Trade-related disruptions at US-Mexico border
Mexico's National Migration Institute (Instituto Nacional de Migración: INM) said on 31 March that it planned to resume the granting of humanitarian visas to Central American migrants entering the country from 1 April. The announcement was made two days after US President Donald Trump threatened to close sections of the US-Mexico border if Mexico failed to contain migrants from entering the US through its territory.
The US Department of Homeland Security (DHS) apprehended more than 75,000 individuals, the highest number in 12 years, attempting to enter the US illegally through its southern border in February, with media reports stating that this number could have increased to around 100,000 in March. Despite Mexico resuming the granting of humanitarian visas, coupled with providing work visas in the hope of persuading migrants to stay in Mexico, the government does not have the capacity to stop migrants from passing through its territory.
The Mexico-Guatemala border is highly porous, which enables the passage of migrants. Furthermore, Mexican security forces deployments at border posts are limited in size and unlikely to use force to stop Central American migrants.
Mexico's inability to contain migration flows will increase the probability of large migration flows continuing over the next year, increasing the risk of trade-related disruptions at the US-Mexico border. Waiting times at ports of entry are already likely to slow down as the DHS is shifting personnel from ports of entry at the US southern border to help the processing of asylum seekers.

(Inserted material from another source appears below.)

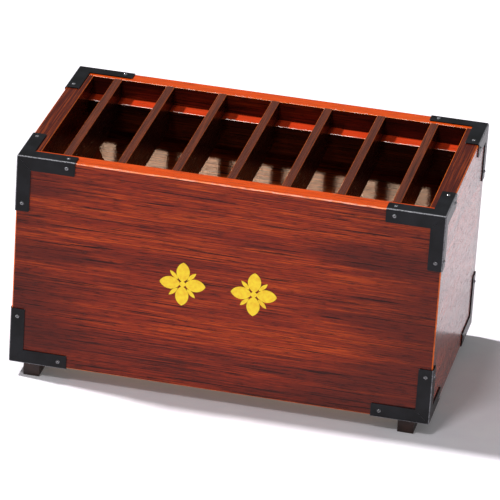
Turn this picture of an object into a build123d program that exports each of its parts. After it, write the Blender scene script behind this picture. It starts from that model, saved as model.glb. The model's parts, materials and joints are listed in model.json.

A partial or total shutdown of the border, as threatened by President Trump, would be highly disruptive to manufacturing, automotive, textiles, and, among other industries, agribusiness across both sides of the border. Goods worth USD422.1 billion crossed the US-Mexico border by truck in 2018, an average of USD35.1 billion per month. Inaction by the Mexican government over the upcoming days in regards to the containment of migrant caravans currently in Mexico, as well as criticism by Mexican authorities directed at President Trump, would indicate an increased risk of the US government temporarily shutting down border crossings.